A column of vehicles move along a road towards the frontier area and to begin preparations for the attack on Poland. Note the foliage the crew have draped over parts of the vehicle. This was undertaken in order to camouflage the vehicle and break up its distinctive shape from the air.

Soldiers laugh and joke among themselves as they wait for the order to move forward to their final `jump-off` positions. In the vicinity of these frontier areas, man, horse and machine were now the most prominent feature. Troop trains were drawn up in the countryside, army vehicles were flooding to the west, building up the frontier defence units.

A German motorcyclist in his leather motorcycle coat poses in front of a bus, which has more than likely been utilised to carry troops to the border.

An interesting photograph showing border control police and German troops with Polish peasant women just days before the attack. During this period intensive German preparations for the invasion were so great that German military movements were spotted by Polish civilians along the border areas with Poland.

Four soldiers in a vehicle pose for the camera. Just twenty-four hours prior to the invasion all along the frontier area long columns of vehicles, guns and men moved forward towards their assembly areas.

A vehicle on tow across uneven terrain along the Polish border at the end of August 1939. Already the postponement of the attack much increased the mental strain and physical pressure on the men waiting in the fields, undergrowth and forests.

A last photograph before moving to the assembly area. Here German anti-tank gunners pose for the camera next to their Pak35/36 gun. It was in Poland that anti-tank crews found that their PaK guns were more than adequate for operational needs in the face of relatively modest armoured opposition.

A 15cm artillery crew poised for action along the Polish border. The artillery piece is in an elevated position and is being prepared for war. The power of these heavy field guns could hurl its destructive charge miles into the enemy lines, sometimes with devastating results.

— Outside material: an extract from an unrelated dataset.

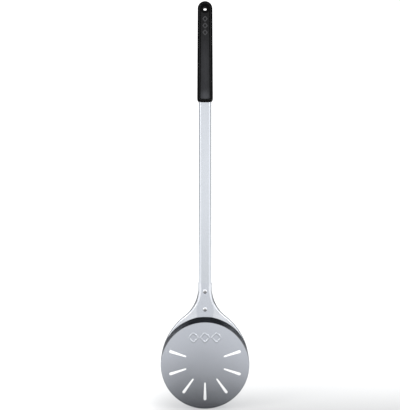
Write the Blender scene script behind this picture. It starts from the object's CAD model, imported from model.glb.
"""Studio picture of a round-headed pizza turning peel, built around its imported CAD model.

Everything is in metres in the row frame: +Z runs up the shaft to the grip, -Y is the front, and the origin
is the centre of the hang hole. The CAD nodes keep their shapes and get their finishes here. The raised
marks, the beads round the grip's recesses and the parting lines down its sides are added as pieces of their
own.
"""

import math

import bmesh
import bpy
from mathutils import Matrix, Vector


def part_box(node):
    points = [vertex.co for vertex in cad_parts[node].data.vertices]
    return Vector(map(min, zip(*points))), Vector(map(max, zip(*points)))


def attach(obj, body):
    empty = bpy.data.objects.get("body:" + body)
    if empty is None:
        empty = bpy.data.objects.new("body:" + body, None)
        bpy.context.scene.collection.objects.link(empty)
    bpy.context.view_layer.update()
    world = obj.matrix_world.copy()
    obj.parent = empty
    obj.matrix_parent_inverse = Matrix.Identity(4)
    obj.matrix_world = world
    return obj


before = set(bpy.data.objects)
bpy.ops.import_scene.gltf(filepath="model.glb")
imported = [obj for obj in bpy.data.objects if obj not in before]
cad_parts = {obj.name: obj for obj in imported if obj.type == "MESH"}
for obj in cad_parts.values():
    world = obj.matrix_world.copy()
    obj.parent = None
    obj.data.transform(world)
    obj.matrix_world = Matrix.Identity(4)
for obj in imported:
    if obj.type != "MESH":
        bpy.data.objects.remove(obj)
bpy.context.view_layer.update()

MM = 0.001

HEAD_LOW, HEAD_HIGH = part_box("peel_head")
GRIP_LOW, GRIP_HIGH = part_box("grip_body")
INLAY_LOW, INLAY_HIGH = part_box("grip_front_inlay")

BLADE_RADIUS = (HEAD_HIGH.x - HEAD_LOW.x) / 2
BLADE_CENTRE_Z = HEAD_LOW.z + BLADE_RADIUS
BLADE_GAUGE = 1.2 * MM
BLADE_FRONT_Y = HEAD_HIGH.y - BLADE_GAUGE

# The camera is level and looks straight at the blade. It stands a little to the left, and level with the
# middle of the object; its rise is above the blade's centre.
CAMERA_DISTANCE = 1.8
CAMERA_RISE = 0.318
CAMERA_SIDE = -0.010
CAMERA_LENS = 79.1
CAMERA_SENSOR = 36.0

# Corners of the round floor and card.
DISC_CORNERS = 96

# The floor is white, with a greyer patch under the tool and to its right. The patch deepens from a depth
# behind the tool up to it. To the left, right and front it begins or ends over a range of places.
FLOOR_GAP = 0.4 * MM
FLOOR_RADIUS = 9.0
FLOOR_TONE = 0.81
FLOOR_MOTTLE = 0.01
FLOOR_PATCH_SHARE = 0.615
FLOOR_PATCH_DEPTH = 0.8
FLOOR_PATCH_POWER = 1.9
FLOOR_PATCH_LEFT = (-0.165, -0.05)
FLOOR_PATCH_RIGHT = (0.45, 0.70)
FLOOR_PATCH_FRONT = (-0.05, -0.75)

# The smoked card's clearness is growth / (1 + growth), where growth rises with the distance from the blade
# and to the sides. It is held below a limit, which rises between two distances to the side.
CARD_RADIUS = 8.0
CARD_SIDE_SHARE = 0.5
CARD_GROWTH = 0.76
CARD_POWER = 0.77
CARD_MIDDLE = -0.014
CARD_SIDE_REACH = 0.104
CARD_LIMIT = (0.59, 0.82)
CARD_LIMIT_ASIDE = (0.35, 1.1)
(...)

An 8.8cm flak crew enjoying the warm August sun on their backs as they prepare their weapon for action prior to the attack on Poland. The crew have dismounted the limber and can be seen next to the flak gun. Loaded on the halftrack in the rear side storage bin is some of the flak gun’s ammunition.

An MG34 machine gun crew relax before being ordered to their final assembly area. Note the heavily camouflaged MG34 machine-gun perched precariously in a small tree. The waiting for the troops was often monotonous and broken only by card games or chatting and joking with their comrades.

Polish troops are guarding a railway bridge over a river just prior to the invasion. When the Luftwaffe opened up the attack on Poland during the early hours of 1 September 1939, aircrews were ordered to attack and destroy all lines of support and communication, which included railway lines and bridges.